There are many things we have learned from this dataset.

First, we learned which species, out of 565 were the most common on the streets of SF. We also saw that the most common species, the London Plane Sycamore, has almost 12,000 trees planted - an enormous number!

Second, we saw the age span of Juniper trees and their respective DBH values. There is a slight upward trend in DBH in the planted trees as age increases, but most trees stay beneath 15cm in diameter. Additionally, the histogram of DBH values for Juniper gave us a good idea of what most trees’ DBH values averaged.

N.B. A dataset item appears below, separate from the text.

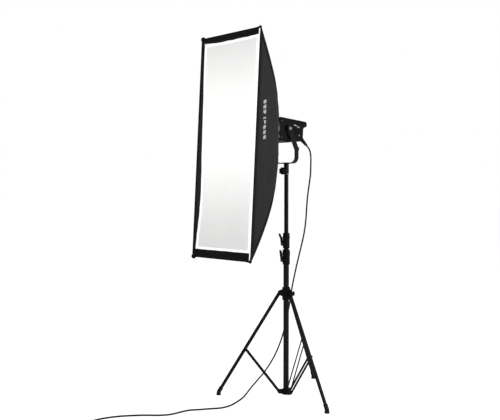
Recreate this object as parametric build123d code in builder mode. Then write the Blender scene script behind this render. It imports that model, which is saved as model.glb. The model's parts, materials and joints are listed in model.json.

Third, we got a comparison of the DBH values of the top three most common species planted. Across species, the trees’ DBH values were mostly clustered near 10cm - but we also saw the difference in quantity of trees between Sycamore and other two species.

Deviations: The only deviation I made was needing to create and import the SF_Top_Ten.csv file. It was an enormous help, to be able to simplify the names of the species so they were readable and record their frequencies easily. I tried for a long time to do these adjustments in R, but decided that for so few values (10), the best way to work with the data was to create my own csv file with the needed, simple information.

Thank you very much for all your help in making this project!